Antarctica, you beauty! Out on deck pre-breakfast, the landscape is, yet again, a sight to behold. Passengers discuss the much anticipated Port Charcot.
As we make our way up the Peltier Channel, steep glaciated peaks rise off the starboard side and massive icebergs make up the landscape off the port. We make our way to the anchorage in Salpetriere Bay, surrounded by a frozen garden of icebergs.
We are back in our Zodiacs, zooming in on a formation of Gentoos hunting for krill and squid in the crystal clear waters. The snowy hill of Port Charcot is a colorful pallet of red and green as the snow algae had photosynthesized this late in the summer. Penguin antics amuse many as our brush-tail friends waded into the water off the rocky shore splashing and diving en masse.
Some of us stayed in the Zodiacs to cruise around the iceberg kingdom. Intricately sculpted bergs, each more beautiful than the next consume our cameras' viewfinders. We gaze in wonder at the blue striations, dramatic gutters and impressive designs created by snow, water, and wind. One Zodiac had found a leopard seal lolling while a cheeky crab-eater seal entertains another group. Then, just as we head back to the ship, the sun pokes out from behind Booth Island sending a dramatic light across the water.
Back onboard we enjoy yet another delicious lunch as we sail through the Lemaire Channel onto our next adventure. Our playground for this afternoon is Damoy Point, within a calm and sheltered Dorian Bay.
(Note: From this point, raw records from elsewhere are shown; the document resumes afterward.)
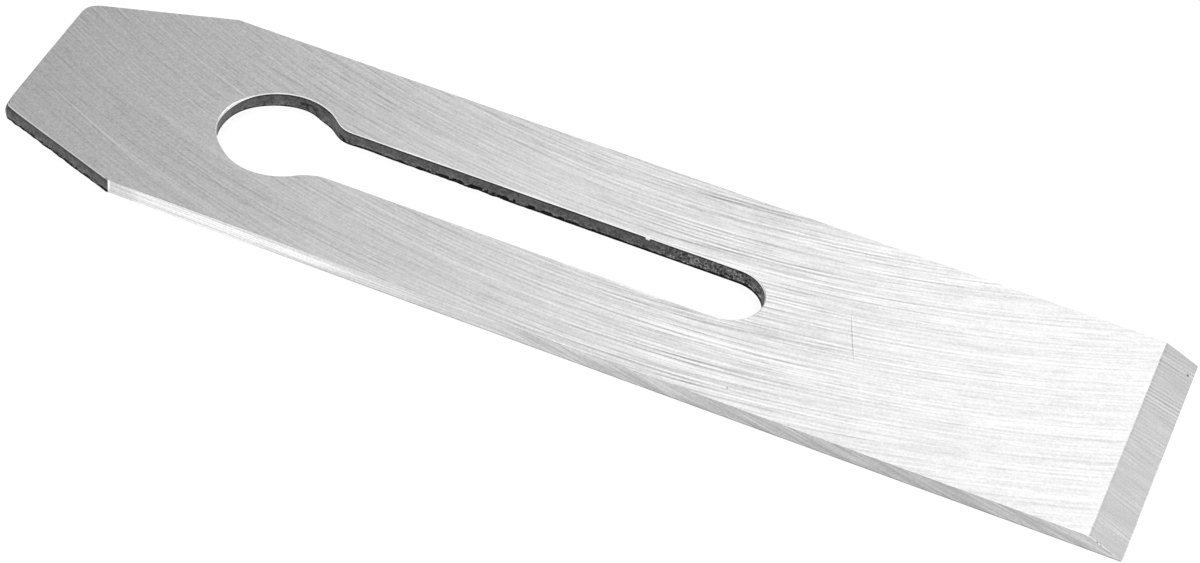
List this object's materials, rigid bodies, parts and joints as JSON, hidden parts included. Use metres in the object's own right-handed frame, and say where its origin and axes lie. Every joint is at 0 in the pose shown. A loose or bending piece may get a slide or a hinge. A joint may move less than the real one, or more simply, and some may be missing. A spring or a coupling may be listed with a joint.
{
  "type": "plane iron",
  "caption": "Flat steel bench-plane blade with a clipped head, a keyhole slot for the cap-iron screw and a single ground bevel.",
  "frame": {"origin": "middle of the blade's length and width, on its flat back, the unbevelled face", "axes": "+X along the blade from the clipped head to the cutting edge, +Y across it, +Z from the flat back to the bevel-side face"},
  "size_m": [0.1833, 0.044, 0.0026],
  "materials": {
    "ground_steel": "surface-ground bare tool steel with fine curved grinding lines; sheared, darker walls in the keyhole and on the clipped corners"
  },
  "bodies": {
    "root": {"blade": "ground_steel"}
  },
  "joints": []
}
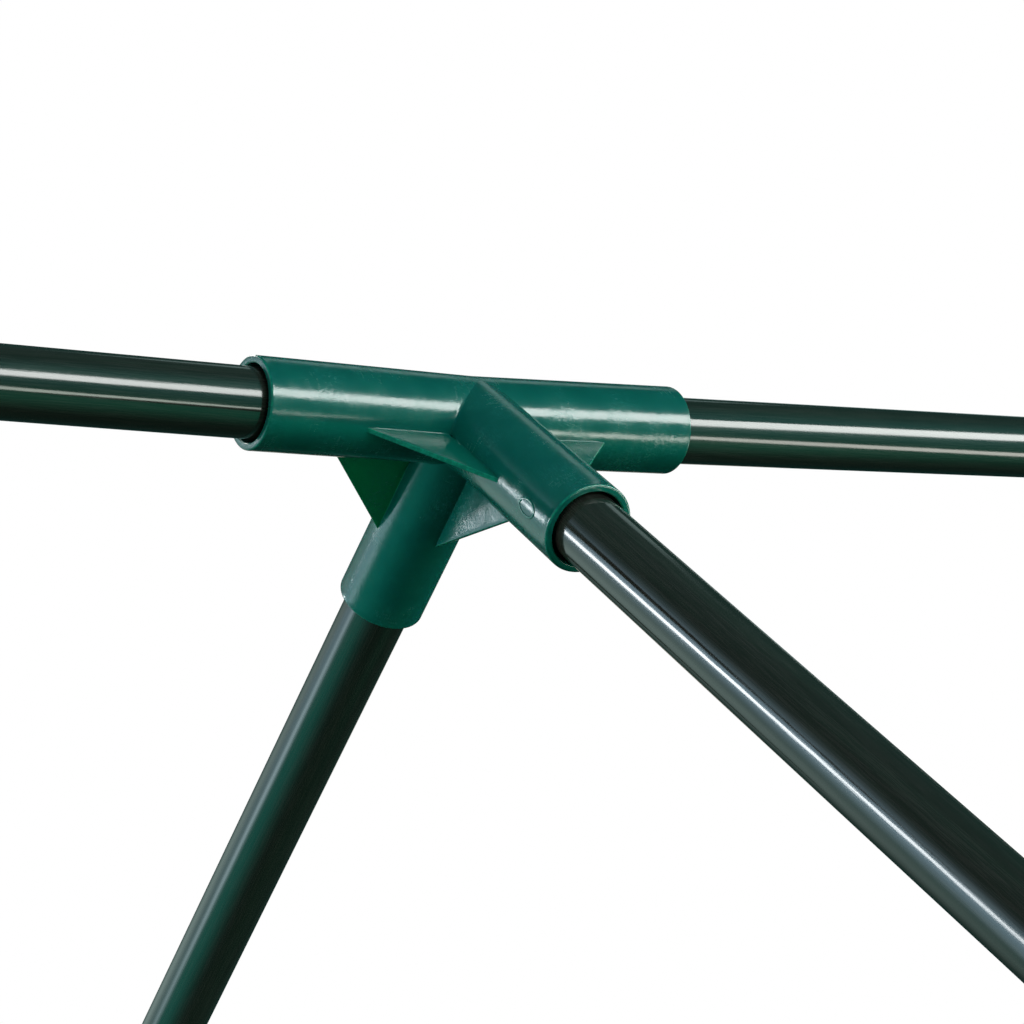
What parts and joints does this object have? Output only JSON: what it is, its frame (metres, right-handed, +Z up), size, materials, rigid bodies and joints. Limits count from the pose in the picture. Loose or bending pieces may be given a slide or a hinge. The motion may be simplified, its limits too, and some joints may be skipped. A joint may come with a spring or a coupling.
{
  "type": "tube frame joint",
  "caption": "Push-fit plastic connector with gusset webs that joins the ridge and rafter tubes of a garden frame; every tube pulls straight out of its socket.",
  "frame": {"origin": "the crossing of the four socket axes, inside the connector", "axes": "+X along the ridge to the right, +Y towards the back rafter, +Z up; both rafters run down from the joint"},
  "size_m": [0.5288, 0.4304, 0.1785],
  "materials": {
    "connector_plastic": "satin moulded plastic",
    "tube_coat": "glossy coat on thin steel tube"
  },
  "bodies": {
    "connector": {"connector": "connector_plastic"},
    "ridge_tube_left": {"ridge_tube_left": "tube_coat"},
    "ridge_tube_right": {"ridge_tube_right": "tube_coat"},
    "rafter_tube_front": {"rafter_tube_front": "tube_coat"},
    "rafter_tube_back": {"rafter_tube_back": "tube_coat"}
  },
  "joints": [
    {"name": "ridge_left_pull", "type": "slide", "parent": "connector", "child": "ridge_tube_left", "axis": [-0.9999, 0, 0.0157], "range_m": [0, 0.0417]},
    {"name": "ridge_right_pull", "type": "slide", "parent": "connector", "child": "ridge_tube_right", "axis": [0.9999, 0, 0.0157], "range_m": [0, 0.0417]},
    {"name": "rafter_front_pull", "type": "slide", "parent": "connector", "child": "rafter_tube_front", "axis": [0, -0.796, -0.6053], "range_m": [0, 0.0417]},
    {"name": "rafter_back_pull", "type": "slide", "parent": "connector", "child": "rafter_tube_back", "axis": [0, 0.796, -0.6053], "range_m": [0, 0.0417]}
  ]
}
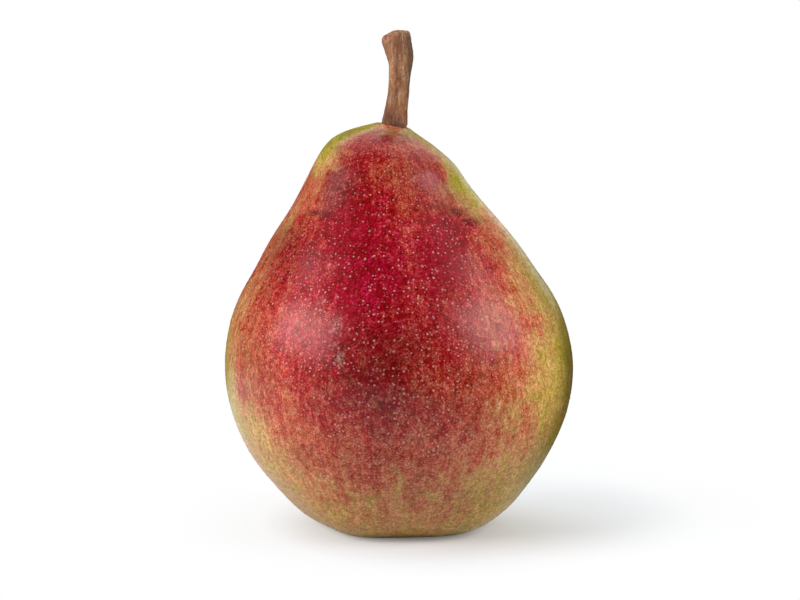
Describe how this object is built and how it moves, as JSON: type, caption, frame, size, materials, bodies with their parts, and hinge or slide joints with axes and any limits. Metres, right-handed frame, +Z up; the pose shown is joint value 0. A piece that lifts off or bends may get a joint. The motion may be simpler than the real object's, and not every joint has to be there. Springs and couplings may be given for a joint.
{
  "type": "pear",
  "caption": "Ripe pear with a broad rounded body, a tapering neck, a short woody stem that leans a little, and a dried calyx in the basin underneath. Stands on its foot.",
  "frame": {"origin": "on the surface the pear stands on, under the middle of its bounding box", "axes": "+Z up along the fruit towards the stem, -Y towards the blushed front, +X to the right of that front"},
  "size_m": [0.0746, 0.0717, 0.1065],
  "materials": {
    "skin": "satin",
    "stem_wood": "matte",
    "dried_calyx": "matte"
  },
  "bodies": {
    "root": {"fruit": "skin", "stem": "stem_wood", "calyx": "dried_calyx"}
  },
  "joints": []
}
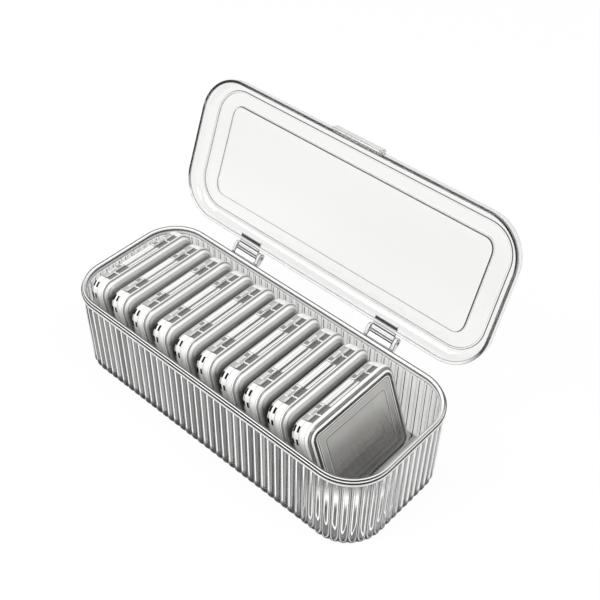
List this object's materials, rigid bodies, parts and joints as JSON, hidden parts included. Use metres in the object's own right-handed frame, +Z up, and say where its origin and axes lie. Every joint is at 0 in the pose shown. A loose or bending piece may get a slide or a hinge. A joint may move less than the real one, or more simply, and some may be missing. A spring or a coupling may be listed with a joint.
{
  "type": "jewelry box",
  "caption": "Clear rectangular keepsake box with rounded corners, fine reeded walls and a hinged lid, holding a row of slim hinged mini cases for bracelets",
  "frame": {"origin": "centre of the flat underside of the box", "axes": "X along the box's length, Y from its front (finger tab side) to its hinges, Z up"},
  "size_m": [0.22, 0.1305, 0.1464],
  "materials": {
    "box_clear_plastic": "clear moulded plastic, gloss, fine upright reeds",
    "lid_clear_plastic": "clear moulded plastic, polished",
    "hinge_clear_plastic": "clear moulded plastic, ribbed, slightly grey",
    "case_clear_plastic": "clear moulded plastic, thin walled, gloss",
    "pin_steel": "drawn steel wire"
  },
  "bodies": {
    "box": {"box_body": "box_clear_plastic", "hinge_pin_left": "pin_steel", "hinge_pin_right": "pin_steel"},
    "main_lid": {"main_lid": "lid_clear_plastic", "hinge_leaf_left": "hinge_clear_plastic", "hinge_leaf_right": "hinge_clear_plastic"},
    "case_01": {"case_01_base": "case_clear_plastic", "case_01_pin_front": "pin_steel", "case_01_pin_rear": "pin_steel"},
    "case_01_lid": {"case_01_lid": "case_clear_plastic"},
    "case_02": {"case_02_base": "case_clear_plastic", "case_02_pin_front": "pin_steel", "case_02_pin_rear": "pin_steel"},
    "case_02_lid": {"case_02_lid": "case_clear_plastic"},
    "case_03": {"case_03_base": "case_clear_plastic", "case_03_pin_front": "pin_steel", "case_03_pin_rear": "pin_steel"},
    "case_03_lid": {"case_03_lid": "case_clear_plastic"},
    "case_04": {"case_04_base": "case_clear_plastic", "case_04_pin_front": "pin_steel", "case_04_pin_rear": "pin_steel"},
    "case_04_lid": {"case_04_lid": "case_clear_plastic"},
    "case_05": {"case_05_base": "case_clear_plastic", "case_05_pin_front": "pin_steel", "case_05_pin_rear": "pin_steel"},
    "case_05_lid": {"case_05_lid": "case_clear_plastic"},
    "case_06": {"case_06_base": "case_clear_plastic", "case_06_pin_front": "pin_steel", "case_06_pin_rear": "pin_steel"},
    "case_06_lid": {"case_06_lid": "case_clear_plastic"},
    "case_07": {"case_07_base": "case_clear_plastic", "case_07_pin_front": "pin_steel", "case_07_pin_rear": "pin_steel"},
    "case_07_lid": {"case_07_lid": "case_clear_plastic"},
    "case_08": {"case_08_base": "case_clear_plastic", "case_08_pin_front": "pin_steel", "case_08_pin_rear": "pin_steel"},
    "case_08_lid": {"case_08_lid": "case_clear_plastic"},
    "case_09": {"case_09_base": "case_clear_plastic", "case_09_pin_front": "pin_steel", "case_09_pin_rear": "pin_steel"},
    "case_09_lid": {"case_09_lid": "case_clear_plastic"},
    "case_10": {"case_10_base": "case_clear_plastic", "case_10_pin_front": "pin_steel", "case_10_pin_rear": "pin_steel"},
    "case_10_lid": {"case_10_lid": "case_clear_plastic"}
  },
  "joints": [
    {"name": "main_lid_hinge", "type": "hinge", "parent": "box", "child": "main_lid", "pos_m": [0, 0.0485, 0.057], "axis": [-1, 0, 0], "range_deg": [-111, 0]},
    {"name": "case_01_lift", "type": "slide", "parent": "box", "child": "case_01", "axis": [-0.2079, 0, 0.9781], "range_m": [0, 0.065]},
    {"name": "case_01_lid_hinge", "type": "hinge", "parent": "case_01", "child": "case_01_lid", "pos_m": [-0.09251, 0, 0.05823], "axis": [0, -1, 0], "range_deg": [0, 1.4]},
    {"name": "case_02_lift", "type": "slide", "parent": "box", "child": "case_02", "axis": [-0.2079, 0, 0.9781], "range_m": [0, 0.065]},
    {"name": "case_02_lid_hinge", "type": "hinge", "parent": "case_02", "child": "case_02_lid", "pos_m": [-0.07522, 0, 0.05823], "axis": [0, -1, 0], "range_deg": [0, 1.4]},
    {"name": "case_03_lift", "type": "slide", "parent": "box", "child": "case_03", "axis": [-0.2079, 0, 0.9781], "range_m": [0, 0.065]},
    {"name": "case_03_lid_hinge", "type": "hinge", "parent": "case_03", "child": "case_03_lid", "pos_m": [-0.05794, 0, 0.05823], "axis": [0, -1, 0], "range_deg": [0, 1.4]},
    {"name": "case_04_lift", "type": "slide", "parent": "box", "child": "case_04", "axis": [-0.2079, 0, 0.9781], "range_m": [0, 0.065]},
    {"name": "case_04_lid_hinge", "type": "hinge", "parent": "case_04", "child": "case_04_lid", "pos_m": [-0.04065, 0, 0.05823], "axis": [0, -1, 0], "range_deg": [0, 1.4]},
    {"name": "case_05_lift", "type": "slide", "parent": "box", "child": "case_05", "axis": [-0.2079, 0, 0.9781], "range_m": [0, 0.065]},
    {"name": "case_05_lid_hinge", "type": "hinge", "parent": "case_05", "child": "case_05_lid", "pos_m": [-0.02337, 0, 0.05823], "axis": [0, -1, 0], "range_deg": [0, 1.4]},
    {"name": "case_06_lift", "type": "slide", "parent": "box", "child": "case_06", "axis": [-0.2079, 0, 0.9781], "range_m": [0, 0.065]},
    {"name": "case_06_lid_hinge", "type": "hinge", "parent": "case_06", "child": "case_06_lid", "pos_m": [-0.00608, 0, 0.05823], "axis": [0, -1, 0], "range_deg": [0, 1.4]},
    {"name": "case_07_lift", "type": "slide", "parent": "box", "child": "case_07", "axis": [-0.2079, 0, 0.9781], "range_m": [0, 0.065]},
    {"name": "case_07_lid_hinge", "type": "hinge", "parent": "case_07", "child": "case_07_lid", "pos_m": [0.01121, 0, 0.05823], "axis": [0, -1, 0], "range_deg": [0, 1.4]},
    {"name": "case_08_lift", "type": "slide", "parent": "box", "child": "case_08", "axis": [-0.2079, 0, 0.9781], "range_m": [0, 0.065]},
    {"name": "case_08_lid_hinge", "type": "hinge", "parent": "case_08", "child": "case_08_lid", "pos_m": [0.02849, 0, 0.05823], "axis": [0, -1, 0], "range_deg": [0, 1.4]},
    {"name": "case_09_lift", "type": "slide", "parent": "box", "child": "case_09", "axis": [-0.2079, 0, 0.9781], "range_m": [0, 0.065]},
    {"name": "case_09_lid_hinge", "type": "hinge", "parent": "case_09", "child": "case_09_lid", "pos_m": [0.04578, 0, 0.05823], "axis": [0, -1, 0], "range_deg": [0, 4]},
    {"name": "case_10_lift", "type": "slide", "parent": "box", "child": "case_10", "axis": [0, 0, 1], "range_m": [0, 0.065]},
    {"name": "case_10_lid_hinge", "type": "hinge", "parent": "case_10", "child": "case_10_lid", "pos_m": [0.06192, 0, 0.05684], "axis": [0, -1, 0], "range_deg": [0, 15]}
  ]
}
Liz leads a merry band of hikers up Tombstone Hill and then onto a high, snowy vantage point above nearby Port Lockroy. Far below us, curious Gentoo penguins inspect our fellow beachcomber expeditioners; tiny kayaks cruise across the waters; and scuba-divers release bubbles to the mirror calm water’s surface. By now, we feel like a large family of humans visiting another planet.
Some of us take the opportunity to inspect the old British shack – once home to a resupply base for British bases located beyond the Antarctic Circle, complete with an iced runway for the planes that acted as a substitute for the ships when ice prevented a southward journey by sea.
As we head back towards the shore, we spot a majestic piece of transparent ice. I’m debating with my French and Russian friends Thierry and Yaroslav, if we should try and bring it back with us onboard. We lift it off the ground and carry it a few meters over to our Zodiac with the help of a few smiling crew members. They clearly seem to know already what we have in mind.
Once we’re back on the Plancius, we carry it back to the bar, where we borrow an ice axe from to shape little ice-cubes. I am now sipping the most incredible drink I will ever prepare in life. As I sip this ice-cold gin-tonic, million-year-old oxygen bubbles are released in my glass. I’m inhaling the history of this planet, and it tastes just great.
Later that night, we are having more time-shifting drinks in the main lobby, chatting about our lives and what brought us here. It’s quite late, and most passengers have already gone to sleep.
As I’m chatting about our day around 23.00, a powerful light bright up a gigantic iceberg outside the lobby windows. I am terrified and feel we are about to relive a Titanic experience. I start breathing again as I realize our boat is sailing a few meters away from this gargantuan mountain of floating ice. Our boat is well equipped to navigate using sonar technology in the pitch black night, but for safety reasons, it lights up certain detected objects that are close enough to spark safety concerns. At the end of the austral summer, ice blocks are still melting unevenly and can break and flip on themselves, creating considerable damage to ships sailing by.